• Et si Poutine était légitime ?

    Le sujet est revenu sur le tapis, récemment, avec l'un de mes interlocuteurs français. Poutine, la Russie, la démocratie. Violente prise de tête. Et puis, il est réapparu aujourd'hui dans mes révisions, mémoire sur l'après-guerre froide oblige.

    Je ne suis pas un fan de Vladimir Poutine. J'ai été le premier choqué du coup de téléphone de Nicolas Sarkozy à son homologue russe fin 2007, après sa brillante -ou décrite comme telle- victoire aux législatives. Sarkozy, seul chef d'état occidental à l'avoir contacté, avait cru bon de «chaleureusement féliciter» Vladimir Poutine - la honte. Mais passer une année à l'étranger et dans un contexte multi-culturel, c'est l'occasion de se confronter à de nouvelles cultures. Et faire tomber la barrière des préjugés et des convictions. Quitte à prendre un bon coup sur la tête.

    Poutine de nouveau vainqueur, à défaut d'être réélu président

    Poutine aura donc tenu huit ans à la présidence de la Russie. Il se sera fait réélire une fois -limite autorisée par la constitution-, aura gagné toutes les législatives, et fait élire son successeur Medvedev, s'accaparant le poste de premier ministre par la même occasion. Avant de, pourquoi pas, briguer un nouveau mandat de président en 2012 - scénario plausible et constitutionnellement légal. Comment expliquer un tel succès et une telle omni-présence de la part d'un homme qui aura gouverné la Russie d'une main de fer pendant 12 ans (de 2000 à 2012), sinon plus ?

    Et là, pour nous, occidentaux, l'explication est claire. Tellement évidente que l'on s'engouffre sur cette autoroute de convictions et de certitudes, sans réfléchir, formatés que nous sommes par les médias et par notre orgueil culturel. Oui, bien sûr. Poutine a gagné grâce à la censure des médias. Oui, évidemment, il a muselé l'opposition. Et puis il a truqué les élections, aussi. Certes.

    Certes, la censure des médias n'est pas une nouveauté. La plupart des chaînes n'invitent pas de représentant de l'opposition lors des débats, débats qui n'ont pas pour habitude d'êtres contradictoires par ailleurs.
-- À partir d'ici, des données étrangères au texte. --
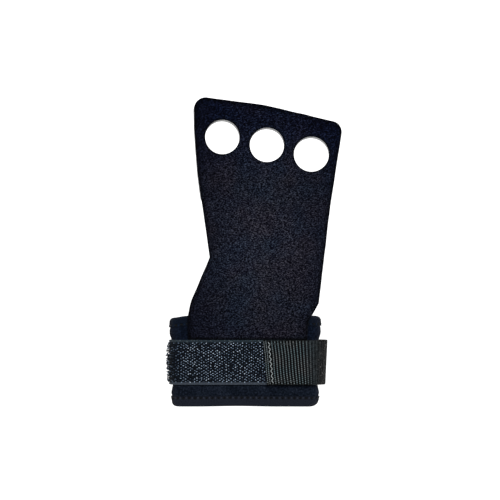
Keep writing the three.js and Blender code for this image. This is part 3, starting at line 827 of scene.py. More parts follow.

Les seuls médias libres sont une ou deux radios à l'audience limitée, ainsi que quelques journaux aux audiences, elles, confidentielles. Sans compter les pressions exercée sur les journalistes indépendants, avec pour menace quotidienne l'emprisonnement et l'oubli en Sibérie, voire, pire, la mort. L'enquête sur l'assassinat d'Anna Politkovskaïa n'a certes pas démontré de lien avec aucune des cellules du pouvoir, mais quelle indépendance pour la justice dans la Russie actuelle ?
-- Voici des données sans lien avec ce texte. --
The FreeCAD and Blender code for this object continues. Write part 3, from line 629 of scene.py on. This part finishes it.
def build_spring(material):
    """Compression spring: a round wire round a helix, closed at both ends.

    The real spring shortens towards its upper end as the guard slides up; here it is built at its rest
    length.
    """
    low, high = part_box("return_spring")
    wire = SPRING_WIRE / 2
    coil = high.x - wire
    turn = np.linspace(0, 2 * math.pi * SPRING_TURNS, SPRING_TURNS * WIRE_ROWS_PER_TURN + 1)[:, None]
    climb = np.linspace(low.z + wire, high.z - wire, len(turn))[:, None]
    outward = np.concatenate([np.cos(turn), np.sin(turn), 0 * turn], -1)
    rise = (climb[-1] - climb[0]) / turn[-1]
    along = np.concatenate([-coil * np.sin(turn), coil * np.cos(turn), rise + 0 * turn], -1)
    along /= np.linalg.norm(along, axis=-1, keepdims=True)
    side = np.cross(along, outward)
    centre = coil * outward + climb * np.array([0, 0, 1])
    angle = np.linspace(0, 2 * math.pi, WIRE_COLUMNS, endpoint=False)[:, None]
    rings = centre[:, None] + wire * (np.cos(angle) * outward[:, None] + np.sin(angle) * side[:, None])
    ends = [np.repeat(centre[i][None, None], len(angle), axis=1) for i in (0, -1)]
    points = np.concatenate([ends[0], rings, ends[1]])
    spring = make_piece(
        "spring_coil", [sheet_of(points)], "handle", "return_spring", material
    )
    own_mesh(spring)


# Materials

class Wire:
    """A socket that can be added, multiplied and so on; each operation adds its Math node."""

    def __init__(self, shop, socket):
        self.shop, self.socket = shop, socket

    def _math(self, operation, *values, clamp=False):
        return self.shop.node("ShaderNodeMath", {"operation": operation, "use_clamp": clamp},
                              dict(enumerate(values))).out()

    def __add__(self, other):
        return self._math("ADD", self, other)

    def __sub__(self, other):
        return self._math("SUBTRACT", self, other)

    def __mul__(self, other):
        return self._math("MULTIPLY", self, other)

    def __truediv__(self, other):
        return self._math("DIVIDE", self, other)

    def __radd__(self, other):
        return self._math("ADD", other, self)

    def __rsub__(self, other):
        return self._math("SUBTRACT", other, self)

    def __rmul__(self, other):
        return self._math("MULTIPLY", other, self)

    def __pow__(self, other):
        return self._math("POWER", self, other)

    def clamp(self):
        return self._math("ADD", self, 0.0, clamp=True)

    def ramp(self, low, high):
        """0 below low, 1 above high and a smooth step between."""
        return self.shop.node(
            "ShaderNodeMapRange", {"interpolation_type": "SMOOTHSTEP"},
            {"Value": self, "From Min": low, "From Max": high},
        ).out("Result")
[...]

    Certes, l'opposition est muselée. Ecartée des médias, elle n'a que très peu de moyens de se faire connaître d'une population pauvre, mal éduquée et uniquement informée par la télévision. Et même lorsque des grandes personnalités comme le champion d'échec Gary kasparov s'engagent sur la voie d'un rassemblement populaire d'opposition impossible à contenir, le pouvoir parvient rendre impossible leur représentation aux élections - Kasparov a jeté l'éponge pour ne pas avoir réussi à trouver une salle où rassembler ses militants dans Moscou, condition nécessaire pour faire acte de candidature. Et lorsque c'est un oligarque qui décide de revendre une partie de ses actions pour s'investir en politique -dans l'opposition bien sûr-, il est bien vite condamné à quelques années de prison, dépossédé de son groupe et mis au secret dans une prison lointaine.

    Certes, les élections n'ont jamais été toutes claires. Lors des dernières législatives, Poutine a gagné en Tchétchénie à raison de 99%, score qui pourrait faire sourire si la guerre dans cette province n'était pas si « sale» (expression employée par Poutine lui-même). Quant à d'autres petites provinces, certaines ont voté pour Poutine à près de 102% ! Grossier, stupide et inutile flagrant délit de fraude électorale: Poutine aurait de toute façon remporté les élections.

    Et s'il n'était pas si illégitime que ça ?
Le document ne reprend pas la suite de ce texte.